### Objective
Print each line of the listing once more, precisely as given.

### Exercise data
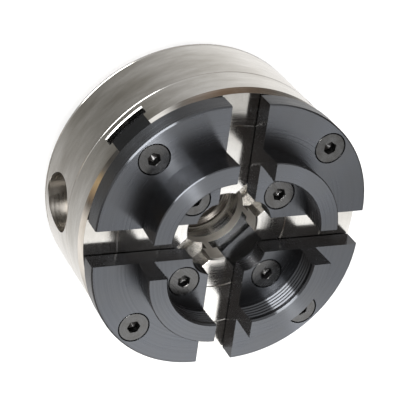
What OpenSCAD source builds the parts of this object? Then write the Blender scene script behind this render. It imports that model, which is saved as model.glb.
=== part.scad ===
// Geared four-jaw scroll chuck, lying on its back with the work-holding jaws up.
// Origin: centre of the spindle insert's rear register face. +Z: along the chuck's axis.

/* [Body] */
// Outside diameter of the body
body_d = 100; // [100:0.5:104]
// Thickness of the front body, from the parting line to the face
front_len = 14.6; // [14.5:0.1:15]
// Thickness of the rear housing
rear_len = 23.4; // [23.2:0.1:24]
// Thickness of the back plate
plate_t = 1.6; // [1.6:0.1:2.4]
// Radial width of the bevel around the front face
bevel_w = 1.0; // [0.5:0.1:1.2]
// Axial length of the bevel around the front face
bevel_len = 2.6; // [1:0.1:3]
// Radius of the open bore through the face
bore_r = 12.3; // [11.5:0.1:12.5]

/* [Jaw slots] */
// Half of the width of a slot's neck
neck_half = 6.7; // [6.3:0.1:6.9]
// Half of the width of a slot's wide part
wide_half = 7.9; // [7.7:0.1:8.2]
// Depth of a slot's neck below the face
neck_depth = 7.4; // [7:0.1:7.6]
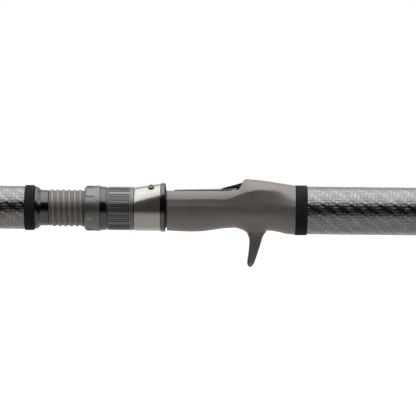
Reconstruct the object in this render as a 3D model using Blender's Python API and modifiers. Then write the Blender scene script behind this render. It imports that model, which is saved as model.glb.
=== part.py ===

### Expected answer
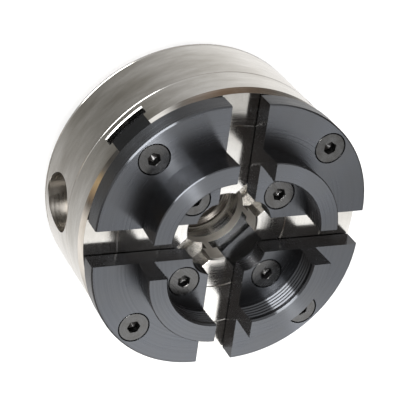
What OpenSCAD source builds the parts of this object? Then write the Blender scene script behind this render. It imports that model, which is saved as model.glb.
=== part.scad ===
// Geared four-jaw scroll chuck, lying on its back with the work-holding jaws up.
// Origin: centre of the spindle insert's rear register face. +Z: along the chuck's axis.

/* [Body] */
// Outside diameter of the body
body_d = 100; // [100:0.5:104]
// Thickness of the front body, from the parting line to the face
front_len = 14.6; // [14.5:0.1:15]
// Thickness of the rear housing
rear_len = 23.4; // [23.2:0.1:24]
// Thickness of the back plate
plate_t = 1.6; // [1.6:0.1:2.4]
// Radial width of the bevel around the front face
bevel_w = 1.0; // [0.5:0.1:1.2]
// Axial length of the bevel around the front face
bevel_len = 2.6; // [1:0.1:3]
// Radius of the open bore through the face
bore_r = 12.3; // [11.5:0.1:12.5]

/* [Jaw slots] */
// Half of the width of a slot's neck
neck_half = 6.7; // [6.3:0.1:6.9]
// Half of the width of a slot's wide part
wide_half = 7.9; // [7.7:0.1:8.2]
// Depth of a slot's neck below the face
neck_depth = 7.4; // [7:0.1:7.6]
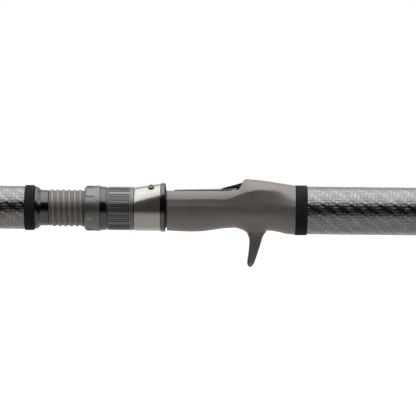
Reconstruct the object in this render as a 3D model using Blender's Python API and modifiers. Then write the Blender scene script behind this render. It imports that model, which is saved as model.glb.
=== part.py ===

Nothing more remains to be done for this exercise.